Players pick up on things and though they’ve got their professional pride to play for, I doubt that there’ll be one player that’s playing for the manager. Not one.

They’re so bad at the moment, there is zero chance of Manchester United getting back into the Champions League positions this season, and that’s a sorry state of affairs.

Simple solution to players kicking the ball away

Leandro Trossard was sent off for Arsenal against Man City for delaying the restart of the match. (Photo by Michael Regan/Getty Images)

The issue of players kicking balls away or delaying set pieces is a really easy one to solve.

Bring in a law or a rule that a player, when the referee has blown his whistle, is not allowed to touch the ball. No player is allowed to pick it up, to move it, to roll it… until the referee has blown the whistle a second time.

Whether it’s a corner or a free kick, and the official might have to give a signal that accompanies it as well as a bit of literature that goes around Premier League dressing rooms, no player on the pitch is allowed to touch the ball until the referee blows the whistle again.

There’s a huge grey area at the moment that if the referee blows the whistle and the ball is dead, players are just trying to take up their position.

It’s a habit that they’ve got into and been told to do by coaches and managers. ‘Go and stand on the ball, move the ball, kick the ball, stop the ball. Don’t retreat 10 yards…’

I think if the referee took ownership of that particular situation, he bends down, picks the ball up, marches five or six yards and puts it wherever he needs to put it, it’ll immediately stop the the habit of players getting in his way.

It will also stop the situation like that which happened to Kyle Walker during the Arsenal game.

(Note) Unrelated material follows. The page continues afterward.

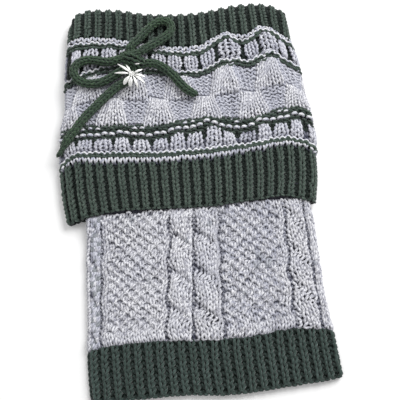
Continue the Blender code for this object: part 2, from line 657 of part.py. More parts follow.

English clubs have been a joy to watch in the Champions League

Unai Emery guided Aston Villa to a famous win thanks to a rocket from Jhon Duran. Photo by Michael Steele/Getty Images

The Aston Villa performance and result against Bayern Munich was great for everyone and particularly the younger Villa fans that haven’t seen anything like this in their lifetimes. Everybody left Villa Park in good spirits at the end of the game, walking off and singing songs.

This week’s Champions League fixtures have been excellent for the English clubs. Liverpool have now played two and won two, Villa have played two and won two, City and Arsenal are both on four points after much improved performances.

A clean sheet for Arsenal against PSG, one for Villa against Bayern…

You can never really look beyond the likes of Real Madrid, Bayern Munich or Juventus, those kind of clubs, when it comes to the Champions League, but I do wonder, with this format, whether we’re going to see some big clubs spat out fairly early. Milan, for example, have played two and lost two.

Before you might have had a Champions League group done and dusted after three or four games, whereas now I genuinely think, especially because you have this really weird situation of not playing teams home and away, everybody has to turn up. Everybody’s up for it.

I’m really enjoying it. Enjoying watching English clubs navigate the Premier League and the ‘new’ Champions League.

So far so good. A clean bill of health for English clubs, but with lots of football still to be played terms and conditions still apply.